<<<<

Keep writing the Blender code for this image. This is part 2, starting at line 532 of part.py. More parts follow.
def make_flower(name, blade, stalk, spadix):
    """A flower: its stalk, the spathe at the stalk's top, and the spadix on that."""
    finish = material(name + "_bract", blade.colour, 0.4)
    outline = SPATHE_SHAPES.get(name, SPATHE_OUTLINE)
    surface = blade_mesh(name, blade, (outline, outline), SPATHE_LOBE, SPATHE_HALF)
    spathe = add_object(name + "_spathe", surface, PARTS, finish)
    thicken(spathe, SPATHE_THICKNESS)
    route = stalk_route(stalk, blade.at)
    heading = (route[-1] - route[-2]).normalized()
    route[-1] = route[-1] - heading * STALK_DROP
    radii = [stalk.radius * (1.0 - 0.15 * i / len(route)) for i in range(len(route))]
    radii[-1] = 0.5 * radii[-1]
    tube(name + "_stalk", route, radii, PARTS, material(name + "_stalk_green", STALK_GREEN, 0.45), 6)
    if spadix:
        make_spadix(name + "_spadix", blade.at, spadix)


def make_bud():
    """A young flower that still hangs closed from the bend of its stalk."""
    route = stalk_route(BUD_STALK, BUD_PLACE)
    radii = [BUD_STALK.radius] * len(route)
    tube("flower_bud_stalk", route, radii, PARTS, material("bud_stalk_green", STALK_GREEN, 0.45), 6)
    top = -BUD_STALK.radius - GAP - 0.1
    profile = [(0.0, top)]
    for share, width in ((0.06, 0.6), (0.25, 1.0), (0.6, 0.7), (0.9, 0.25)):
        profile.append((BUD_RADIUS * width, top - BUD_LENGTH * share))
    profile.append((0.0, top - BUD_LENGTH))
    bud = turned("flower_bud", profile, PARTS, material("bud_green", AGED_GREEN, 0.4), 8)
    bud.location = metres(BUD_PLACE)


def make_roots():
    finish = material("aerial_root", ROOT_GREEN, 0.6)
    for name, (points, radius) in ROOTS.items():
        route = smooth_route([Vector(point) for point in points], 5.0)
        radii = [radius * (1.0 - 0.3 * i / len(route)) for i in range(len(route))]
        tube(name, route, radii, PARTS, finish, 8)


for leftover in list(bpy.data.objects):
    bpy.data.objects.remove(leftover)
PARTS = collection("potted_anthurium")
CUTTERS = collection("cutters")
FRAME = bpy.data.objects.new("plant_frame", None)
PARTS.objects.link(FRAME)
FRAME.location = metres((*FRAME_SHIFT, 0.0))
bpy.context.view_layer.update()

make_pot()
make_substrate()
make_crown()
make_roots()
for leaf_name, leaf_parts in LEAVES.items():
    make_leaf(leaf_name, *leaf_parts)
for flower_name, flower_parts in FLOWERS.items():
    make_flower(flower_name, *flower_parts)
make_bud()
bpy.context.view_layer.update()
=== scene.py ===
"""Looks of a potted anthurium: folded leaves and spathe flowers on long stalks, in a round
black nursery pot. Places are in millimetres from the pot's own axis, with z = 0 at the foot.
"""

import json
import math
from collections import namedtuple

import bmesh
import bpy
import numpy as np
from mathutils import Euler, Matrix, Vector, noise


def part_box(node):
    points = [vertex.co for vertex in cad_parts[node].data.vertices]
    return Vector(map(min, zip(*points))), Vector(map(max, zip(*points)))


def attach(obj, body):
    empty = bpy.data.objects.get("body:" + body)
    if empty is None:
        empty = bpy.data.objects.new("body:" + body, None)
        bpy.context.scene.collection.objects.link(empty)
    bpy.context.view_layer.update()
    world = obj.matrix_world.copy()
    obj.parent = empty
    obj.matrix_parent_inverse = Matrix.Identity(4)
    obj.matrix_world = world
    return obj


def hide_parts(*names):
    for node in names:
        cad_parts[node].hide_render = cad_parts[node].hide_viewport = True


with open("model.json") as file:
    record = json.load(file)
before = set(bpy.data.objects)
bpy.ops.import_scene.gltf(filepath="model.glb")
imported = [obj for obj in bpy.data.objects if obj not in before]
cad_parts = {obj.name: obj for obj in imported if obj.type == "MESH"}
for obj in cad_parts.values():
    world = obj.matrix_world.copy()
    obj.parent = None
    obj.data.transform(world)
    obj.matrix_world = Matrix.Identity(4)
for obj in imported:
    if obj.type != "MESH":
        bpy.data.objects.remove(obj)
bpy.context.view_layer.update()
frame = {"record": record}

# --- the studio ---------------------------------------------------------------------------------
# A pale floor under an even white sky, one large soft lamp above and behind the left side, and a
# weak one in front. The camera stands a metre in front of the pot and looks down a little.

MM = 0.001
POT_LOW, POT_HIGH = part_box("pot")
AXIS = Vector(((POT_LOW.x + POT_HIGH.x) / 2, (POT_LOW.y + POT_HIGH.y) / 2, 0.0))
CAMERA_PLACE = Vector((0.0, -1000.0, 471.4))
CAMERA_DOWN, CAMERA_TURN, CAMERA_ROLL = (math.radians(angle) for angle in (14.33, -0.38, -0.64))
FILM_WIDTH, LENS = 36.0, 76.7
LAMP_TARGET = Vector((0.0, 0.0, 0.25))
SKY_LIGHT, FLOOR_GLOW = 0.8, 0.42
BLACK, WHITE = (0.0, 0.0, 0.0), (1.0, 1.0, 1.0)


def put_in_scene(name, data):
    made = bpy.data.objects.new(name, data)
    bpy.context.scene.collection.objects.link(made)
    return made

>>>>

__Description of the task__: Lines from the beginning of the data above through the line containing "tube(name, route, radii, PARTS, finish, 8)" are to be returned exactly, and no others.

__In response__:
Keep writing the Blender code for this image. This is part 2, starting at line 532 of part.py. More parts follow.
def make_flower(name, blade, stalk, spadix):
    """A flower: its stalk, the spathe at the stalk's top, and the spadix on that."""
    finish = material(name + "_bract", blade.colour, 0.4)
    outline = SPATHE_SHAPES.get(name, SPATHE_OUTLINE)
    surface = blade_mesh(name, blade, (outline, outline), SPATHE_LOBE, SPATHE_HALF)
    spathe = add_object(name + "_spathe", surface, PARTS, finish)
    thicken(spathe, SPATHE_THICKNESS)
    route = stalk_route(stalk, blade.at)
    heading = (route[-1] - route[-2]).normalized()
    route[-1] = route[-1] - heading * STALK_DROP
    radii = [stalk.radius * (1.0 - 0.15 * i / len(route)) for i in range(len(route))]
    radii[-1] = 0.5 * radii[-1]
    tube(name + "_stalk", route, radii, PARTS, material(name + "_stalk_green", STALK_GREEN, 0.45), 6)
    if spadix:
        make_spadix(name + "_spadix", blade.at, spadix)


def make_bud():
    """A young flower that still hangs closed from the bend of its stalk."""
    route = stalk_route(BUD_STALK, BUD_PLACE)
    radii = [BUD_STALK.radius] * len(route)
    tube("flower_bud_stalk", route, radii, PARTS, material("bud_stalk_green", STALK_GREEN, 0.45), 6)
    top = -BUD_STALK.radius - GAP - 0.1
    profile = [(0.0, top)]
    for share, width in ((0.06, 0.6), (0.25, 1.0), (0.6, 0.7), (0.9, 0.25)):
        profile.append((BUD_RADIUS * width, top - BUD_LENGTH * share))
    profile.append((0.0, top - BUD_LENGTH))
    bud = turned("flower_bud", profile, PARTS, material("bud_green", AGED_GREEN, 0.4), 8)
    bud.location = metres(BUD_PLACE)


def make_roots():
    finish = material("aerial_root", ROOT_GREEN, 0.6)
    for name, (points, radius) in ROOTS.items():
        route = smooth_route([Vector(point) for point in points], 5.0)
        radii = [radius * (1.0 - 0.3 * i / len(route)) for i in range(len(route))]
        tube(name, route, radii, PARTS, finish, 8)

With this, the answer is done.